### Directive
Tally the lines containing the word "from" and give the total alone.

### Input

+ + + +

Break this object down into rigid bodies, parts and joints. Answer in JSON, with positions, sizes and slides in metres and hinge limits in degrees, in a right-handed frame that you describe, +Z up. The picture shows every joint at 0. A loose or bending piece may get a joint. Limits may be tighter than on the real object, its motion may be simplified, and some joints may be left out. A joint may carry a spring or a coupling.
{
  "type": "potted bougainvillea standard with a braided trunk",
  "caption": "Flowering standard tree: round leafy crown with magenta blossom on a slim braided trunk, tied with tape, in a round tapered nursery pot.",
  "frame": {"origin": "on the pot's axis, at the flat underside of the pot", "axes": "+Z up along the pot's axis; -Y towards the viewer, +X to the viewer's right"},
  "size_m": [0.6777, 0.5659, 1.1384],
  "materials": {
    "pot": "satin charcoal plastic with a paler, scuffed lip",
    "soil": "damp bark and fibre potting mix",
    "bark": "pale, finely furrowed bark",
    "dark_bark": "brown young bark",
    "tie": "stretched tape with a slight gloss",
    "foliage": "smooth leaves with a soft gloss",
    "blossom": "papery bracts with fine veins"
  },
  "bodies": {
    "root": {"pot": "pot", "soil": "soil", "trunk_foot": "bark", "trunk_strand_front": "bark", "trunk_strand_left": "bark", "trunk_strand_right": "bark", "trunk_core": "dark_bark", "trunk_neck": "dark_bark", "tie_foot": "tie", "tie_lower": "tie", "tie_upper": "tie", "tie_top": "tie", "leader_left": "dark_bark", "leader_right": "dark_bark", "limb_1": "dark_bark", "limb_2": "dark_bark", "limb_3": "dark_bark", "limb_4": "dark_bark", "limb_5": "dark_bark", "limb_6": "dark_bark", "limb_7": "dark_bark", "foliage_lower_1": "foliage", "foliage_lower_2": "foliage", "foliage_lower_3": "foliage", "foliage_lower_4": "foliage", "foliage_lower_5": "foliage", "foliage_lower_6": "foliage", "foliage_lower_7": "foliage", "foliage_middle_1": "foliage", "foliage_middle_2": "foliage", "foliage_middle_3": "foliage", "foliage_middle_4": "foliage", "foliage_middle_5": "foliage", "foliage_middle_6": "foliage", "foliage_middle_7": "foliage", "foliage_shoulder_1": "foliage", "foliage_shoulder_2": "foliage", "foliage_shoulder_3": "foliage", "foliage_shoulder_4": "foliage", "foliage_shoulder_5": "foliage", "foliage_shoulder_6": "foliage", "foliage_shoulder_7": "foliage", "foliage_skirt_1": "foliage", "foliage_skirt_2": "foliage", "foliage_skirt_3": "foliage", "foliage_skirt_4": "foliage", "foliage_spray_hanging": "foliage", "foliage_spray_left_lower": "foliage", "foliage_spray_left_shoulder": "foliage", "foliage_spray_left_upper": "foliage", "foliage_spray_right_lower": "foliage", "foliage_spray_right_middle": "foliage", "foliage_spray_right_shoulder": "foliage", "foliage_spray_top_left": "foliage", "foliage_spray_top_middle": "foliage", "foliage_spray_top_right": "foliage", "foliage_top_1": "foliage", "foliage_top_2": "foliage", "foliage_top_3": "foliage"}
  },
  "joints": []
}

+ + + +

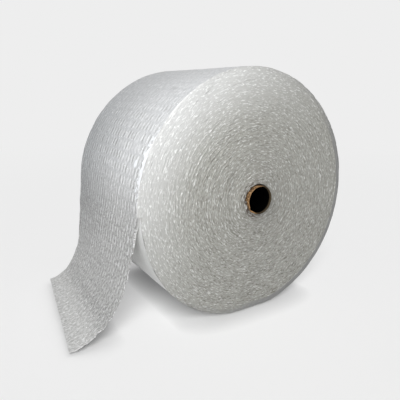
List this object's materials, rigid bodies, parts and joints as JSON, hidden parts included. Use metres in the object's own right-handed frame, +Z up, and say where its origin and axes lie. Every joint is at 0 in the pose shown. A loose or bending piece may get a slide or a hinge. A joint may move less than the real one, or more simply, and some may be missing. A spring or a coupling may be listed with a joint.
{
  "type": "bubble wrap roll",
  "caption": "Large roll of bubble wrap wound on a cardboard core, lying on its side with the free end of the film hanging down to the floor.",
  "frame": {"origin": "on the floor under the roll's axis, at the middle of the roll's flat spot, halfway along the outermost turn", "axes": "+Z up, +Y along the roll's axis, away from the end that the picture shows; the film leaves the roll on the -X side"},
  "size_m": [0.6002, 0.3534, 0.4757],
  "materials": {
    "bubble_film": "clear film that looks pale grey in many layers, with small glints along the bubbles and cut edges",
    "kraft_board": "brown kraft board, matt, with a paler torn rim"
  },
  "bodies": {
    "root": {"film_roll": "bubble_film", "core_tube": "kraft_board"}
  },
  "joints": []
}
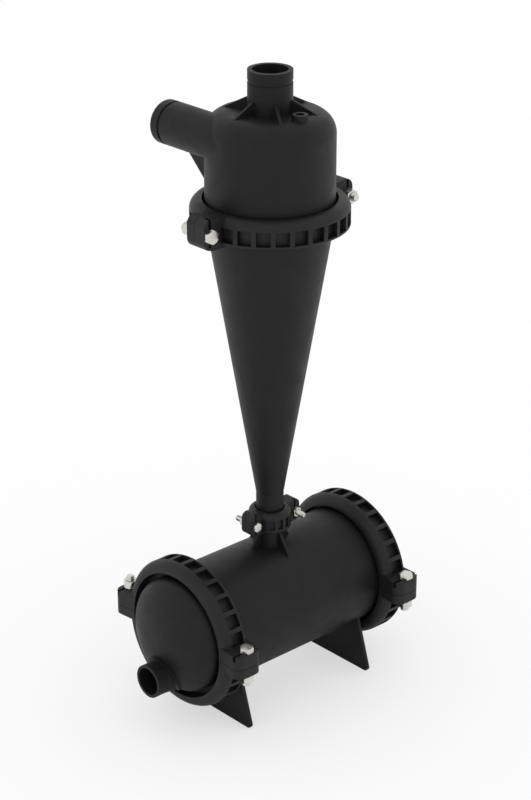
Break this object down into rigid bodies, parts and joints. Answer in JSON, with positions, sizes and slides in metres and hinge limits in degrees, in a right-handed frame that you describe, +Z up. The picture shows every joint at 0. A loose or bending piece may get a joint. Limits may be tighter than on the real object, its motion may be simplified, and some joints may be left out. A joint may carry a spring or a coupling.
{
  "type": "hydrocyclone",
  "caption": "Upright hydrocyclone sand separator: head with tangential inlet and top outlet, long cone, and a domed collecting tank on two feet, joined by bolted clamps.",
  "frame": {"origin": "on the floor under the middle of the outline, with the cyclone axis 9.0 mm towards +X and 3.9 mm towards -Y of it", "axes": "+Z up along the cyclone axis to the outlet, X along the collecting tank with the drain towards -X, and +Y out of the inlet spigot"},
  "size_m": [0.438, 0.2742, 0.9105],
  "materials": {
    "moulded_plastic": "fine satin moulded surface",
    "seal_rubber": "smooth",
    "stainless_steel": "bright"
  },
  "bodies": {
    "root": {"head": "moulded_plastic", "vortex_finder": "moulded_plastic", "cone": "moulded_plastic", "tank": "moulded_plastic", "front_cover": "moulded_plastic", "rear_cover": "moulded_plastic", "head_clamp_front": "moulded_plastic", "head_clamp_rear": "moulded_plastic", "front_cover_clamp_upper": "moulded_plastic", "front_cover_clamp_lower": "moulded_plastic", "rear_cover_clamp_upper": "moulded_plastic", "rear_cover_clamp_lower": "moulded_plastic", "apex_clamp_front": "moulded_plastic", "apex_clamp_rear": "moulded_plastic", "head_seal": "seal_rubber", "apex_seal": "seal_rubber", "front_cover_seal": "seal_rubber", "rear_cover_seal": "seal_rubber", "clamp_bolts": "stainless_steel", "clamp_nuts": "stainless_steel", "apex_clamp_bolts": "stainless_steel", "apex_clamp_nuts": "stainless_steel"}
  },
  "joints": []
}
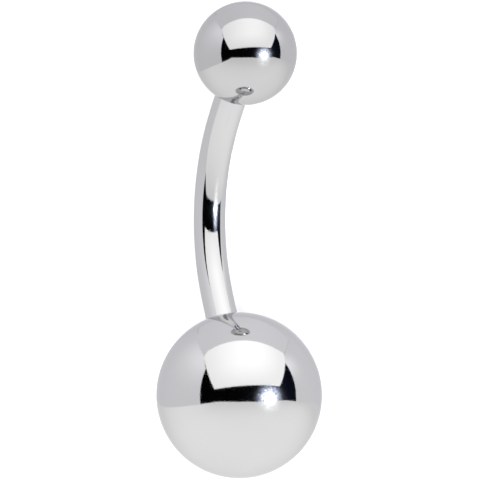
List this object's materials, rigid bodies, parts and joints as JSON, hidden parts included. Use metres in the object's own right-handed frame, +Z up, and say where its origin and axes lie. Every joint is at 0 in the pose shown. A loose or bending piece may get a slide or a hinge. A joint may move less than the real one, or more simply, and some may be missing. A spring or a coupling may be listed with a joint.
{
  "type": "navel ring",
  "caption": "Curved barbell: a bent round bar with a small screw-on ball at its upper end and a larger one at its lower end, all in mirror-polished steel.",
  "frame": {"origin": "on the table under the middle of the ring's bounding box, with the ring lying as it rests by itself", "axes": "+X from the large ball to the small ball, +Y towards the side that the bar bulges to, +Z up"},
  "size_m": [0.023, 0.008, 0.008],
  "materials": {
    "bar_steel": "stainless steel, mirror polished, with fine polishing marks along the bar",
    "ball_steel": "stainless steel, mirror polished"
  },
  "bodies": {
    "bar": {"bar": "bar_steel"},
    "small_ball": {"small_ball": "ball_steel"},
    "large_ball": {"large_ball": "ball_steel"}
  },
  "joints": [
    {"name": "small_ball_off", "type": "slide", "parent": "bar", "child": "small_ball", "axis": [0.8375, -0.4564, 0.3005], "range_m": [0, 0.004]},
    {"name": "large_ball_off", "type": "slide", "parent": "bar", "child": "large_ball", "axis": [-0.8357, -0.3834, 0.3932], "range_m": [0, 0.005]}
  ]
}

+ + + +

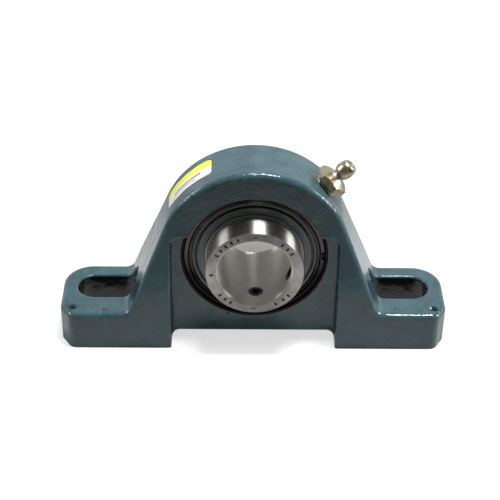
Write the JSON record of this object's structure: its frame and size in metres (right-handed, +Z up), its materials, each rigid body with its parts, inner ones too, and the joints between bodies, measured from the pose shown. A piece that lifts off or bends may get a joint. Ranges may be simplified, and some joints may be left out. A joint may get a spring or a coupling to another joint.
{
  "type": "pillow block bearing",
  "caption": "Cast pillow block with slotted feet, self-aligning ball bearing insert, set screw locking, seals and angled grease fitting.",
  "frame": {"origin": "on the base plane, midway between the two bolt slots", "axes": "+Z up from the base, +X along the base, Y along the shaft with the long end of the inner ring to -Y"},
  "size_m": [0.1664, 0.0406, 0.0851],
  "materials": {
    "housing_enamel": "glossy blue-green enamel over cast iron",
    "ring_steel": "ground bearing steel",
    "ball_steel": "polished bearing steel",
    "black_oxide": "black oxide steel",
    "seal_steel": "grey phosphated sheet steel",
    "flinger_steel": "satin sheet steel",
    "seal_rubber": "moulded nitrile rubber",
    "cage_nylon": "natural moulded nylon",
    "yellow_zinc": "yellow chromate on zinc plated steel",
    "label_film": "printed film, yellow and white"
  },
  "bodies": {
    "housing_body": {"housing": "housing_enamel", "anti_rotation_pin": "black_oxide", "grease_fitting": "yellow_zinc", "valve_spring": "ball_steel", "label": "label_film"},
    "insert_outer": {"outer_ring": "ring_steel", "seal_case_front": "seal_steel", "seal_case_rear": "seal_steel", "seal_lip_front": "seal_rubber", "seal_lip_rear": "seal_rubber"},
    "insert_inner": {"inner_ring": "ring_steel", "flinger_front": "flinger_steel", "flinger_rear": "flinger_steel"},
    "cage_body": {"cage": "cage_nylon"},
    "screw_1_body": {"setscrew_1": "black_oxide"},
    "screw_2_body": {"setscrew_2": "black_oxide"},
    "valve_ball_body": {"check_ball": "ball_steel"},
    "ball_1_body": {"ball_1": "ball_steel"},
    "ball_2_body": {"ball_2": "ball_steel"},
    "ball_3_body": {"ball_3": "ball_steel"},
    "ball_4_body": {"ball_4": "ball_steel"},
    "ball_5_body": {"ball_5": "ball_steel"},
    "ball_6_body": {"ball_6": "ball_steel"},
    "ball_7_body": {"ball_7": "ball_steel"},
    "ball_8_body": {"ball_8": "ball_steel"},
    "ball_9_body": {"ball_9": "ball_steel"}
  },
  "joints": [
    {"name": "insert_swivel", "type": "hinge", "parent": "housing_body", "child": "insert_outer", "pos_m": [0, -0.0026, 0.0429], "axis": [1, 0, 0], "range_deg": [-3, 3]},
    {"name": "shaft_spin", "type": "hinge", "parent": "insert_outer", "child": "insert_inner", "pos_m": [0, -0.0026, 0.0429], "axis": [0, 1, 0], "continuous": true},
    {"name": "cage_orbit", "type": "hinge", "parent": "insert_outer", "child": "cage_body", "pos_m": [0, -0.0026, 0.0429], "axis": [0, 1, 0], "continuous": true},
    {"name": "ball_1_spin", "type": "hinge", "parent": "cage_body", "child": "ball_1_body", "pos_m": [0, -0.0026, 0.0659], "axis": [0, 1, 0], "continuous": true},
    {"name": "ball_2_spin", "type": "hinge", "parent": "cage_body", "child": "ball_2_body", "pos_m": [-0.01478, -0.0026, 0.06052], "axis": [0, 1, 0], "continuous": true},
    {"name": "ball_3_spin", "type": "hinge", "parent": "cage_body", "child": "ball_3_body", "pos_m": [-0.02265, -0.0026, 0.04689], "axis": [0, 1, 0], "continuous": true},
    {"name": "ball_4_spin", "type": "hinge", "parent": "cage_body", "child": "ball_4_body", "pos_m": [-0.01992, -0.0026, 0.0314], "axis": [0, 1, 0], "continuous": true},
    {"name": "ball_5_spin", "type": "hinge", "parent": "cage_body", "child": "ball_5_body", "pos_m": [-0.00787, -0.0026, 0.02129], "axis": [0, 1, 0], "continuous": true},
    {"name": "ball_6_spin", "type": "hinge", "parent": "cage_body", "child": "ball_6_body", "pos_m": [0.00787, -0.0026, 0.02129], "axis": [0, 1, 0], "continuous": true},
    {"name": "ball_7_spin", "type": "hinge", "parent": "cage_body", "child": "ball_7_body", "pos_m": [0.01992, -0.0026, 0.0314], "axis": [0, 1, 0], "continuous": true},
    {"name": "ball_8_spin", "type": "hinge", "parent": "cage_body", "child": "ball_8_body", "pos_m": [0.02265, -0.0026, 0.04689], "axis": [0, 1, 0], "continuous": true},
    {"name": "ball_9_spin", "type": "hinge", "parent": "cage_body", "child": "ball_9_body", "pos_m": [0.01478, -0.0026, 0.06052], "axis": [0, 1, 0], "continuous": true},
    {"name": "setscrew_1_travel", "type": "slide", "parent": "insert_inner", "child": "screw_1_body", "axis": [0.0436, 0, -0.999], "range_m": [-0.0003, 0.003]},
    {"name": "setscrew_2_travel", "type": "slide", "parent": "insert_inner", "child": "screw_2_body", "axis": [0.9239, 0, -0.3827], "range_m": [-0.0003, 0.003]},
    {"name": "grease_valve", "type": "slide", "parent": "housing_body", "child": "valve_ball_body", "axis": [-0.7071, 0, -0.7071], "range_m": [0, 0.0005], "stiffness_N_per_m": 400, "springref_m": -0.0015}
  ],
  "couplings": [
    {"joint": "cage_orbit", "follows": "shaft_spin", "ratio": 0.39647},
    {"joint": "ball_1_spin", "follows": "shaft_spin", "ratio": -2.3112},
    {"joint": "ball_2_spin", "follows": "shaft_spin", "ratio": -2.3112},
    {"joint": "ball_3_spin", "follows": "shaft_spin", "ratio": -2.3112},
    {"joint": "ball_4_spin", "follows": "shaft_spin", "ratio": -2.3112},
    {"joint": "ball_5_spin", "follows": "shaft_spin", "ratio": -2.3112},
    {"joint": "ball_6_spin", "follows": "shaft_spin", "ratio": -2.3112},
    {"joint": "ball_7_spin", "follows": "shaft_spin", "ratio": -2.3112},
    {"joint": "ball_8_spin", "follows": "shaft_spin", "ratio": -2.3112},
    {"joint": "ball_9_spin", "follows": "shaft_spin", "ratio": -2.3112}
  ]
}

+ + + +

### Answer to this exercise
4